Directions for this task - Copy out each line of the material below with no changes.

Given information -
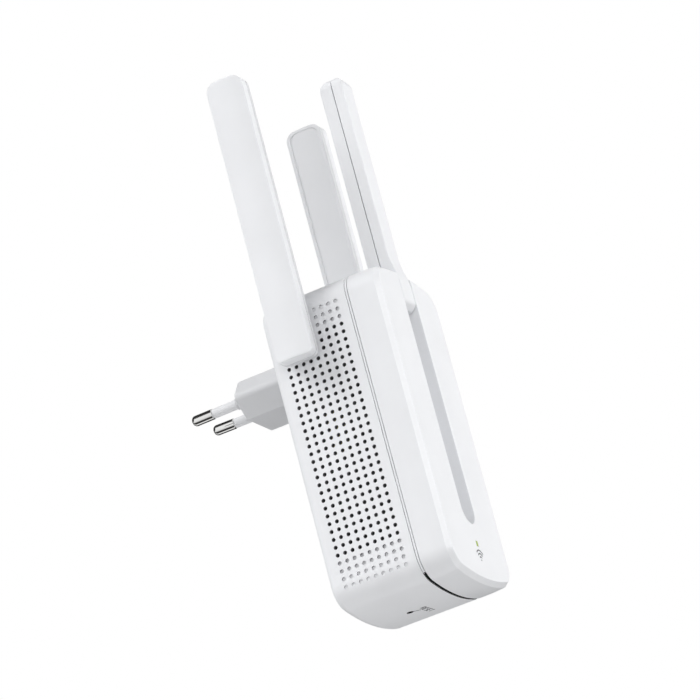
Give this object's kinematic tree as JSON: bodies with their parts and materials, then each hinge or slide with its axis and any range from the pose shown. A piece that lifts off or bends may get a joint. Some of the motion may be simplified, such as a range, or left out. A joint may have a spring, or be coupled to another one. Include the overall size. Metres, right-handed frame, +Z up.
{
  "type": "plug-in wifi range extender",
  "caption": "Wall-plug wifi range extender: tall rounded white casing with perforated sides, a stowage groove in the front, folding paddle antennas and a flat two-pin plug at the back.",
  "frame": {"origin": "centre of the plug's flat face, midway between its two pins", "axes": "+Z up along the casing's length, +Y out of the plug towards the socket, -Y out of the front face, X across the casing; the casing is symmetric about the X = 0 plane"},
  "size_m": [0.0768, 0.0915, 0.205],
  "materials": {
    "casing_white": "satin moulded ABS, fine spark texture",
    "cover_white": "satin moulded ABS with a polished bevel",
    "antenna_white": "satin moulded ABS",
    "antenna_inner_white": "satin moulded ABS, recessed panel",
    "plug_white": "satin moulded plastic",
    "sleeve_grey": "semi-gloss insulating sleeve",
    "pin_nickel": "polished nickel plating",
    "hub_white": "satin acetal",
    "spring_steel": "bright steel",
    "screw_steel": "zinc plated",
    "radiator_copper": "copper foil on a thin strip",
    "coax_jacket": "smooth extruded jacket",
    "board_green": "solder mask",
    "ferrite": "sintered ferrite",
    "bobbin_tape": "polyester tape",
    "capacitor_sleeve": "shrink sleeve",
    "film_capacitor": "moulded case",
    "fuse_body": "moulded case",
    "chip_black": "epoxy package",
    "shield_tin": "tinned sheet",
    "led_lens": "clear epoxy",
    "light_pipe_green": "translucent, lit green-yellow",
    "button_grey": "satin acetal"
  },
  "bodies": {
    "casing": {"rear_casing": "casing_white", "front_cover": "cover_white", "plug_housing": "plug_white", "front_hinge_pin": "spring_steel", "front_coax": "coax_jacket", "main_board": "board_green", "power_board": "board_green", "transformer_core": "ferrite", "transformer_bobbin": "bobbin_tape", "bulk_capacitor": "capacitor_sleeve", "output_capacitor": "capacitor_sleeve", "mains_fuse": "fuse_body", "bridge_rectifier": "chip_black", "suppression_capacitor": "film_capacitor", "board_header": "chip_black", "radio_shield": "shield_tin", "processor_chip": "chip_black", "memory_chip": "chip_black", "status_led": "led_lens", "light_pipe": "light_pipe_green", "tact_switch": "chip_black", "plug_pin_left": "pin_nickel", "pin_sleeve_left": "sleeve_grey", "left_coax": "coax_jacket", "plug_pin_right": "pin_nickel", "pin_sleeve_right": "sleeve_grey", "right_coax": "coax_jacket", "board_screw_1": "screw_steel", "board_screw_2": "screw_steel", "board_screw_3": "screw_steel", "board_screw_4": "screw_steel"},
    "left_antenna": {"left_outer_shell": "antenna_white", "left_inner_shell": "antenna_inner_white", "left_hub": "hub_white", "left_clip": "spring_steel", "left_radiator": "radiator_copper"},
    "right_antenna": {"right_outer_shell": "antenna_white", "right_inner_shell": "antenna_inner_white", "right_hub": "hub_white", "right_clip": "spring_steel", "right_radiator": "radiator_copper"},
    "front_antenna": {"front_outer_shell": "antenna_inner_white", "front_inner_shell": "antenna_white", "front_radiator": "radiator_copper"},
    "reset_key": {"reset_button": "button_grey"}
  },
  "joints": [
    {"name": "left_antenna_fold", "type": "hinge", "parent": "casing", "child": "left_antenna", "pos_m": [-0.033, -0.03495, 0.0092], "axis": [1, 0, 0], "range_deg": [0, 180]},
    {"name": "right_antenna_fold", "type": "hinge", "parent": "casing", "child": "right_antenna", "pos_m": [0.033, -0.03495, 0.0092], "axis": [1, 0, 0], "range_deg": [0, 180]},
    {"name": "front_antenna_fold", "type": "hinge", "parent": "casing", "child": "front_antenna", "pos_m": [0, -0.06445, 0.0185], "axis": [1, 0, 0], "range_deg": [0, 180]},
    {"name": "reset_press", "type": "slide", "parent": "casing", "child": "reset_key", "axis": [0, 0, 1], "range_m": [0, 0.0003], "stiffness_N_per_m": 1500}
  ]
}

Full response -
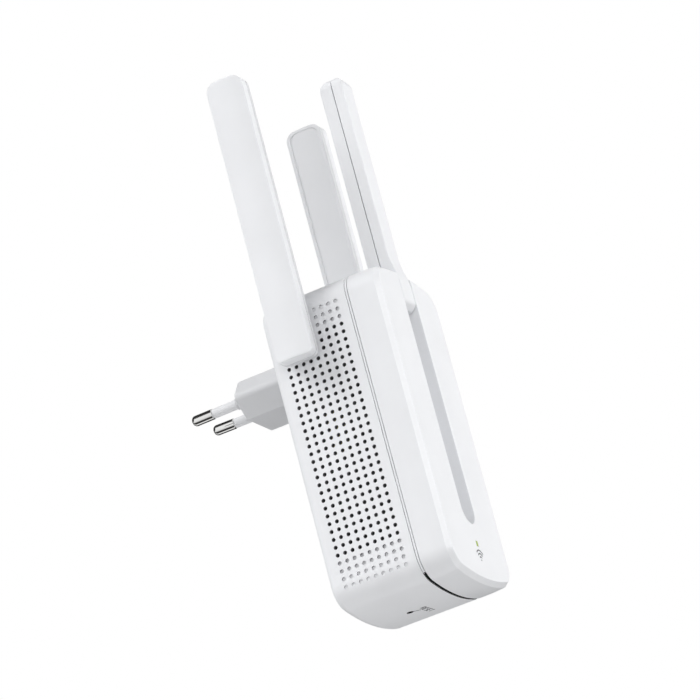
Give this object's kinematic tree as JSON: bodies with their parts and materials, then each hinge or slide with its axis and any range from the pose shown. A piece that lifts off or bends may get a joint. Some of the motion may be simplified, such as a range, or left out. A joint may have a spring, or be coupled to another one. Include the overall size. Metres, right-handed frame, +Z up.
{
  "type": "plug-in wifi range extender",
  "caption": "Wall-plug wifi range extender: tall rounded white casing with perforated sides, a stowage groove in the front, folding paddle antennas and a flat two-pin plug at the back.",
  "frame": {"origin": "centre of the plug's flat face, midway between its two pins", "axes": "+Z up along the casing's length, +Y out of the plug towards the socket, -Y out of the front face, X across the casing; the casing is symmetric about the X = 0 plane"},
  "size_m": [0.0768, 0.0915, 0.205],
  "materials": {
    "casing_white": "satin moulded ABS, fine spark texture",
    "cover_white": "satin moulded ABS with a polished bevel",
    "antenna_white": "satin moulded ABS",
    "antenna_inner_white": "satin moulded ABS, recessed panel",
    "plug_white": "satin moulded plastic",
    "sleeve_grey": "semi-gloss insulating sleeve",
    "pin_nickel": "polished nickel plating",
    "hub_white": "satin acetal",
    "spring_steel": "bright steel",
    "screw_steel": "zinc plated",
    "radiator_copper": "copper foil on a thin strip",
    "coax_jacket": "smooth extruded jacket",
    "board_green": "solder mask",
    "ferrite": "sintered ferrite",
    "bobbin_tape": "polyester tape",
    "capacitor_sleeve": "shrink sleeve",
    "film_capacitor": "moulded case",
    "fuse_body": "moulded case",
    "chip_black": "epoxy package",
    "shield_tin": "tinned sheet",
    "led_lens": "clear epoxy",
    "light_pipe_green": "translucent, lit green-yellow",
    "button_grey": "satin acetal"
  },
  "bodies": {
    "casing": {"rear_casing": "casing_white", "front_cover": "cover_white", "plug_housing": "plug_white", "front_hinge_pin": "spring_steel", "front_coax": "coax_jacket", "main_board": "board_green", "power_board": "board_green", "transformer_core": "ferrite", "transformer_bobbin": "bobbin_tape", "bulk_capacitor": "capacitor_sleeve", "output_capacitor": "capacitor_sleeve", "mains_fuse": "fuse_body", "bridge_rectifier": "chip_black", "suppression_capacitor": "film_capacitor", "board_header": "chip_black", "radio_shield": "shield_tin", "processor_chip": "chip_black", "memory_chip": "chip_black", "status_led": "led_lens", "light_pipe": "light_pipe_green", "tact_switch": "chip_black", "plug_pin_left": "pin_nickel", "pin_sleeve_left": "sleeve_grey", "left_coax": "coax_jacket", "plug_pin_right": "pin_nickel", "pin_sleeve_right": "sleeve_grey", "right_coax": "coax_jacket", "board_screw_1": "screw_steel", "board_screw_2": "screw_steel", "board_screw_3": "screw_steel", "board_screw_4": "screw_steel"},
    "left_antenna": {"left_outer_shell": "antenna_white", "left_inner_shell": "antenna_inner_white", "left_hub": "hub_white", "left_clip": "spring_steel", "left_radiator": "radiator_copper"},
    "right_antenna": {"right_outer_shell": "antenna_white", "right_inner_shell": "antenna_inner_white", "right_hub": "hub_white", "right_clip": "spring_steel", "right_radiator": "radiator_copper"},
    "front_antenna": {"front_outer_shell": "antenna_inner_white", "front_inner_shell": "antenna_white", "front_radiator": "radiator_copper"},
    "reset_key": {"reset_button": "button_grey"}
  },
  "joints": [
    {"name": "left_antenna_fold", "type": "hinge", "parent": "casing", "child": "left_antenna", "pos_m": [-0.033, -0.03495, 0.0092], "axis": [1, 0, 0], "range_deg": [0, 180]},
    {"name": "right_antenna_fold", "type": "hinge", "parent": "casing", "child": "right_antenna", "pos_m": [0.033, -0.03495, 0.0092], "axis": [1, 0, 0], "range_deg": [0, 180]},
    {"name": "front_antenna_fold", "type": "hinge", "parent": "casing", "child": "front_antenna", "pos_m": [0, -0.06445, 0.0185], "axis": [1, 0, 0], "range_deg": [0, 180]},
    {"name": "reset_press", "type": "slide", "parent": "casing", "child": "reset_key", "axis": [0, 0, 1], "range_m": [0, 0.0003], "stiffness_N_per_m": 1500}
  ]
}